Question asked: Clough replies: These are what I call surprise effects in history and I think we have to acknowledge God can give surprise effects or otherwise we negate the Creator/creature distinction. For example, if you were Eve and the promise came to you that you would bear the son, and apparently this is what she did, she believed that her first-born was the Messiah. What was missing? Was God wrong in what He said to her? No, it’s just that in the course of time there was a longer time involved than Eve thought. And if you think about those two passages, Isaiah 40 and 53, can you imagine the struggle those Old Testament people had trying to put these two pictures of Messiah together?

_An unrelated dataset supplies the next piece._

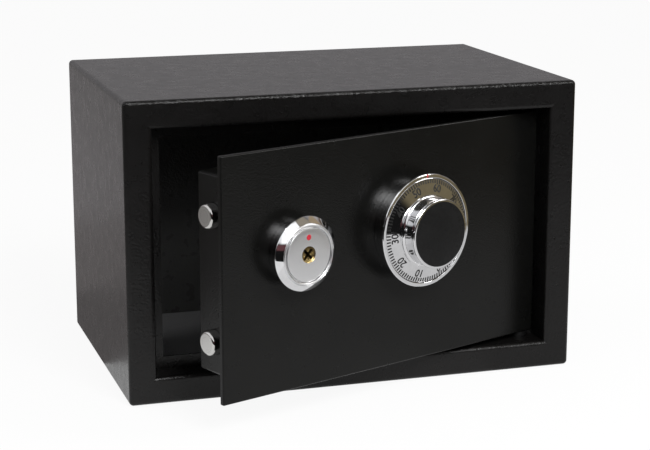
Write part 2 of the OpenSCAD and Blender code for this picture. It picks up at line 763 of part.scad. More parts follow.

They came up with all kinds of schemes, they even came up with two Messiahs, a suffering Messiah and a glorious Messiah because they couldn’t get it together.

And there are areas of prophecy where we haven’t got it together. For example, there’s no reason that says that the tribulation has to begin after the Rapture of the church. There’s space in there and God can inject something. It doesn’t concern us because you rest, the Rapture is the end of the Church Age, and that’s all … I mean, if the Rapture is the Rapture you’re not going to worry about what goes on after the Rapture.